# Phrag. Beauport AM/AOS



## Drorchid (Jan 26, 2010)

Our 4N Phrag. Beauport (Hanne Popow x sargentianum) received an AM/AOS of 83 points last weekend at the orchid show at the Winter Carnival in Saint Paul!

















We also received an HCC/AOS on one of our Phal. schilleriana purpurea's 

Robert


----------



## Ray (Jan 26, 2010)

Gorgeous!

No wonder it was awarded.


----------



## Shiva (Jan 26, 2010)

Congratulations! This is a beautiful plant and the flowers are worth every point they received. You can be proud of it as much as I am glad to see it. Thanks! :drool::drool::drool:


----------



## slippertalker (Jan 26, 2010)

Very nice! This is one of the parents of Chuck Acker's cross of Magdalene Rose which has bloomed some very good flowers. It looks much like the similar Mem. Dick Clements with a bit fuller form.


----------



## SlipperFan (Jan 26, 2010)

Beautiful! The color is way deeper and redder than the Beauport I have. :smitten:


----------



## goldenrose (Jan 26, 2010)

slippertalker said:


> Very nice! This is one of the parents of Chuck Acker's cross of Magdalene Rose which has bloomed some very good flowers. It looks much like the similar Mem. Dick Clements with a bit fuller form.
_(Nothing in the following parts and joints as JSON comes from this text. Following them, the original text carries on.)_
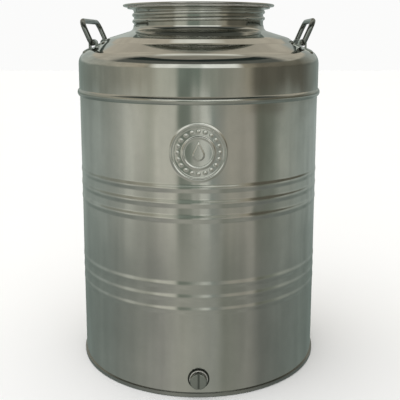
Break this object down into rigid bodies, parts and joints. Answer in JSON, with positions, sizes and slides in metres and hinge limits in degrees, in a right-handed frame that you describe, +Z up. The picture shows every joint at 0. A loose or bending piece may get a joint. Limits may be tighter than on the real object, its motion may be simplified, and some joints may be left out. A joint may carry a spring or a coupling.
{
  "type": "bulk milk tank",
  "caption": "Upright cylindrical steel milk drum with a sloping shoulder, a wide screw-in lid, folding rod handles and a plugged outlet near its foot.",
  "frame": {"origin": "centre of the face the drum stands on", "axes": "+Z up along the drum's axis, -Y towards the outlet and medallion, handles at -X and +X"},
  "size_m": [0.3758, 0.3828, 0.5505],
  "materials": {
    "polished_body": "bright rolled stainless steel",
    "polished_shoulder": "bright pressed stainless steel",
    "polished_neck": "bright rolled stainless steel",
    "base_steel": "dull rolled stainless steel",
    "hoop_steel": "bright rolled stainless steel",
    "lid_steel": "bright pressed stainless steel",
    "wire_steel": "drawn steel wire",
    "fitting_steel": "turned stainless steel",
    "rod_steel": "drawn stainless rod",
    "clip_steel": "pressed stainless steel",
    "gasket_rubber": "food-grade silicone"
  },
  "bodies": {
    "tank": {"body_wall": "polished_body", "base_ring": "base_steel", "base_pan": "base_steel", "shoulder_shell": "polished_shoulder", "joint_hoop": "hoop_steel", "neck_collar": "polished_neck", "outlet_socket": "fitting_steel", "clip_left_front": "clip_steel", "clip_left_rear": "clip_steel", "clip_right_front": "clip_steel", "clip_right_rear": "clip_steel"},
    "lid_seal": {"lid_gasket": "gasket_rubber"},
    "lid": {"lid_shell": "lid_steel", "lid_rim_wire": "wire_steel", "lid_grip": "lid_steel"},
    "outlet_washer": {"outlet_seal": "gasket_rubber"},
    "plug": {"outlet_plug": "fitting_steel"},
    "left_handle": {"handle_left": "rod_steel"},
    "right_handle": {"handle_right": "rod_steel"}
  },
  "joints": [
    {"name": "lid_lift", "type": "slide", "parent": "tank", "child": "lid_seal", "axis": [0, 0, 1], "range_m": [0, 0.0335]},
    {"name": "lid_turn", "type": "hinge", "parent": "lid_seal", "child": "lid", "pos_m": [0, 0, 0.54706], "axis": [0, 0, 1], "range_deg": [0, 1260]},
    {"name": "plug_travel", "type": "slide", "parent": "tank", "child": "outlet_washer", "axis": [0, -1, 0], "range_m": [0, 0.0128]},
    {"name": "plug_turn", "type": "hinge", "parent": "outlet_washer", "child": "plug", "pos_m": [0, -0.1842, 0.028], "axis": [0, -1, 0], "range_deg": [0, 2520]},
    {"name": "handle_left_swing", "type": "hinge", "parent": "tank", "child": "left_handle", "pos_m": [-0.15581, 0.00762, 0.49262], "axis": [-0.0489, -0.9988, 0], "range_deg": [-84, 90]},
    {"name": "handle_right_swing", "type": "hinge", "parent": "tank", "child": "right_handle", "pos_m": [0.15581, -0.00762, 0.49262], "axis": [0.0489, 0.9988, 0], "range_deg": [-84, 90]}
  ],
  "couplings": [
    {"joint": "lid_lift", "follows": "lid_turn", "m_per_rad": 0.001512},
    {"joint": "plug_travel", "follows": "plug_turn", "m_per_rad": 0.00028875}
  ]
}
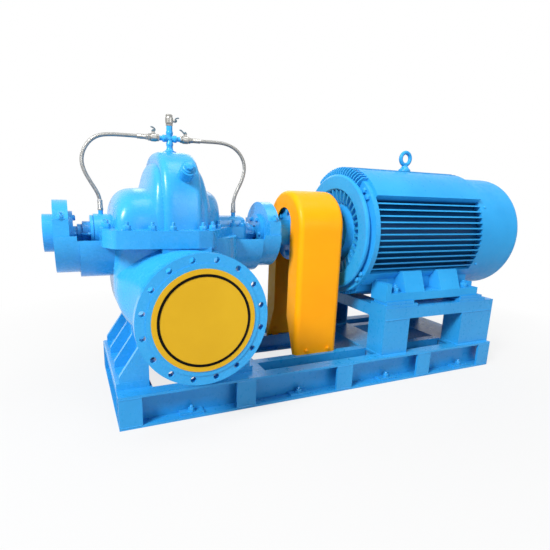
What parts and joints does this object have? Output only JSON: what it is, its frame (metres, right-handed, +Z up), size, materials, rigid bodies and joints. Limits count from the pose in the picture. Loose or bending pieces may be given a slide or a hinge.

It very much reminds me of MDC as well! It's a beauty! CONGRATS!!!:clap::clap::clap:


----------



## luvsorchids (Jan 26, 2010)

Gorgeous-what amazing color :clap::drool:.

Susan


----------



## smartie2000 (Jan 26, 2010)

awesome display. It also has a very plump pouch. congrats!!!:clap:


----------



## cnycharles (Jan 26, 2010)

nice, lots of flowers as well. no pic of the phal?  congratulations


----------



## Paph_LdyMacBeth (Jan 26, 2010)

And who said love at first sight doesn't exist?!?
Beautiful!


----------



## musiclovertony (Jan 26, 2010)

I saw that one in your display, it's lovely! Your whole display was absolutely amazing! I pretty much added most of the plants you had displayed to my want list


----------



## Ernie (Jan 26, 2010)

Good job OL gang! Some day I'll make it up to that show. 

-Ernie


----------



## KyushuCalanthe (Jan 26, 2010)

Bloody hell, no wonder it was awarded indeed...


----------



## Jimsox (Jan 26, 2010)

in all of my almost 3 years of being into Orchids, I have never seen a flower so plentiful and beautiful!! BE PROUD!!!!


----------



## snow (Jan 27, 2010)

i agree


----------



## JeanLux (Jan 27, 2010)

Bravo, congrats for the award, great plant and blooms!!!! Jean


----------



## orcoholic (Jan 27, 2010)

Beautiful flower and plant.


----------



## Drorchid (Jan 27, 2010)

Thanks everyone!

Robert


----------



## NYEric (Jan 27, 2010)

Yay besseae hybrids! Congrats!


----------



## Kevin (Jan 27, 2010)

Nice! What did you name it?


----------



## paphioboy (Jan 27, 2010)

That is one BEAUTIFUL plant... Congrats on the well deserved award..


----------



## Wendy (Jan 27, 2010)

Really nice....CONGRATS! :clap:


----------



## Lanmark (Jan 30, 2010)

Wow that's truly spectacular!


----------



## Heather (Jan 30, 2010)

Nice, my division of one of Chuck's never did well.


----------



## Rob Zuiderwijk (Feb 2, 2010)

Hi Robert,

A very fine looking plant that deserves the award. Congratulations.

All the best,

Rob Z.


----------